PROMPT
Everything from the line containing "ThreePointArc((net_half, edge_z - NET_ROPE), (0, middle_z" down to the line containing "obj.parent = None" is to be returned exactly; include both boundary lines and leave out all others.

DATASET EXTRACT
┌──

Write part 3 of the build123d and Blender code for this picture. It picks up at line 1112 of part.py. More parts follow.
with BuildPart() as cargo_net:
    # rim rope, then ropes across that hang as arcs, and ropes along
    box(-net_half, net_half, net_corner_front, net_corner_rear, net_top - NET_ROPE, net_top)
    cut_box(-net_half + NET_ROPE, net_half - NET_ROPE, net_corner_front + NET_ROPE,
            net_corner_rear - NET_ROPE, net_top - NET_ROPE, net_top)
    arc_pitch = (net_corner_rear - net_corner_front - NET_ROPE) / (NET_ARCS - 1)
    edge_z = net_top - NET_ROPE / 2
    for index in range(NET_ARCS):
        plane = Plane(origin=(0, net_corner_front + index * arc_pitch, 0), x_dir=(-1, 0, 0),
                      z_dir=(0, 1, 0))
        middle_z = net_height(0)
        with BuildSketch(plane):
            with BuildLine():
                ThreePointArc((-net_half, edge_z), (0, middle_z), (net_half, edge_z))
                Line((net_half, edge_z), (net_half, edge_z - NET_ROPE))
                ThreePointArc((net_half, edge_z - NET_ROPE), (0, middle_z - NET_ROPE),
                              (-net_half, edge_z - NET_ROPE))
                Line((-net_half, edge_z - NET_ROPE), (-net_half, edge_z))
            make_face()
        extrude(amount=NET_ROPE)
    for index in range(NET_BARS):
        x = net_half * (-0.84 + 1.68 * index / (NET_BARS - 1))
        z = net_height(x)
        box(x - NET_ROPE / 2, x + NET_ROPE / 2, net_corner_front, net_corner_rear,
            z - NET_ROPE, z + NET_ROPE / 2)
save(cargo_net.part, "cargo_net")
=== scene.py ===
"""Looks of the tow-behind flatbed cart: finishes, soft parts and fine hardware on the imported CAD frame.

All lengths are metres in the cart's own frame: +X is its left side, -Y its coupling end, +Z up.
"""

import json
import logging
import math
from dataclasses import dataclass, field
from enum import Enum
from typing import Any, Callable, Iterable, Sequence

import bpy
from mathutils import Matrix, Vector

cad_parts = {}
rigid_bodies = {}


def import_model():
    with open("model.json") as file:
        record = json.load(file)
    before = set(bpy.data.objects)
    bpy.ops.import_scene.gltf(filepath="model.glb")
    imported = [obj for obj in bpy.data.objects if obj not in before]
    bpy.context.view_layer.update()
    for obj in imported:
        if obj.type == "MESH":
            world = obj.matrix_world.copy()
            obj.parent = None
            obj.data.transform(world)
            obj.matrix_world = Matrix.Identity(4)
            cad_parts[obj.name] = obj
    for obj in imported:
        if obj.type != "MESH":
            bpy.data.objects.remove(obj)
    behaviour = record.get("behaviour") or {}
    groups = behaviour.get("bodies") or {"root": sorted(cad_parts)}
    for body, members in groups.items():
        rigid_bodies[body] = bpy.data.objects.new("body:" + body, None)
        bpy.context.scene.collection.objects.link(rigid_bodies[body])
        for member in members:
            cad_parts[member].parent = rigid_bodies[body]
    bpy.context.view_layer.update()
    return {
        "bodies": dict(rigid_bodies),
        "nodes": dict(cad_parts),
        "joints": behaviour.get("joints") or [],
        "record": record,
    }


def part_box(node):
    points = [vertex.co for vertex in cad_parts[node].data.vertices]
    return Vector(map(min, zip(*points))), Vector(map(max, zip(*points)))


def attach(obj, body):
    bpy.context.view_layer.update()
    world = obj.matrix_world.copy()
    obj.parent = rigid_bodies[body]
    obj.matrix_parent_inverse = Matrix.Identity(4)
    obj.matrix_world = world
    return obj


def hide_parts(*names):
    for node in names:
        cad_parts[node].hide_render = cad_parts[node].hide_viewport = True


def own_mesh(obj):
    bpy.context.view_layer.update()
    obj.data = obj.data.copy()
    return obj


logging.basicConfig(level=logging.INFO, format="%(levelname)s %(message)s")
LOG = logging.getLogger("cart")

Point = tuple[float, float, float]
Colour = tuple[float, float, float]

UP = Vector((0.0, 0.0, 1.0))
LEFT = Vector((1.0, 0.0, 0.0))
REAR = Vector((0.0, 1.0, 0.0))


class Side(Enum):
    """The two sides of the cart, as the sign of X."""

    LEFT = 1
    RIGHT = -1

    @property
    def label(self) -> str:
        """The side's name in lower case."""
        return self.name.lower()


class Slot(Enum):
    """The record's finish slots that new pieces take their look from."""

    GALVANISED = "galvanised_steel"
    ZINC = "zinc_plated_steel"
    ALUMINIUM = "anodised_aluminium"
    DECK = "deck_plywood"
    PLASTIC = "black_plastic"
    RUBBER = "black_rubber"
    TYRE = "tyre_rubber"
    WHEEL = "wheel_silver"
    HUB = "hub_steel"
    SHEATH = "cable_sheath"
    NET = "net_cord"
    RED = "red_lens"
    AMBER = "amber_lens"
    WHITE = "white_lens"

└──

TASK RESULT
                ThreePointArc((net_half, edge_z - NET_ROPE), (0, middle_z - NET_ROPE),
                              (-net_half, edge_z - NET_ROPE))
                Line((-net_half, edge_z - NET_ROPE), (-net_half, edge_z))
            make_face()
        extrude(amount=NET_ROPE)
    for index in range(NET_BARS):
        x = net_half * (-0.84 + 1.68 * index / (NET_BARS - 1))
        z = net_height(x)
        box(x - NET_ROPE / 2, x + NET_ROPE / 2, net_corner_front, net_corner_rear,
            z - NET_ROPE, z + NET_ROPE / 2)
save(cargo_net.part, "cargo_net")
=== scene.py ===
"""Looks of the tow-behind flatbed cart: finishes, soft parts and fine hardware on the imported CAD frame.

All lengths are metres in the cart's own frame: +X is its left side, -Y its coupling end, +Z up.
"""

import json
import logging
import math
from dataclasses import dataclass, field
from enum import Enum
from typing import Any, Callable, Iterable, Sequence

import bpy
from mathutils import Matrix, Vector

cad_parts = {}
rigid_bodies = {}


def import_model():
    with open("model.json") as file:
        record = json.load(file)
    before = set(bpy.data.objects)
    bpy.ops.import_scene.gltf(filepath="model.glb")
    imported = [obj for obj in bpy.data.objects if obj not in before]
    bpy.context.view_layer.update()
    for obj in imported:
        if obj.type == "MESH":
            world = obj.matrix_world.copy()
            obj.parent = None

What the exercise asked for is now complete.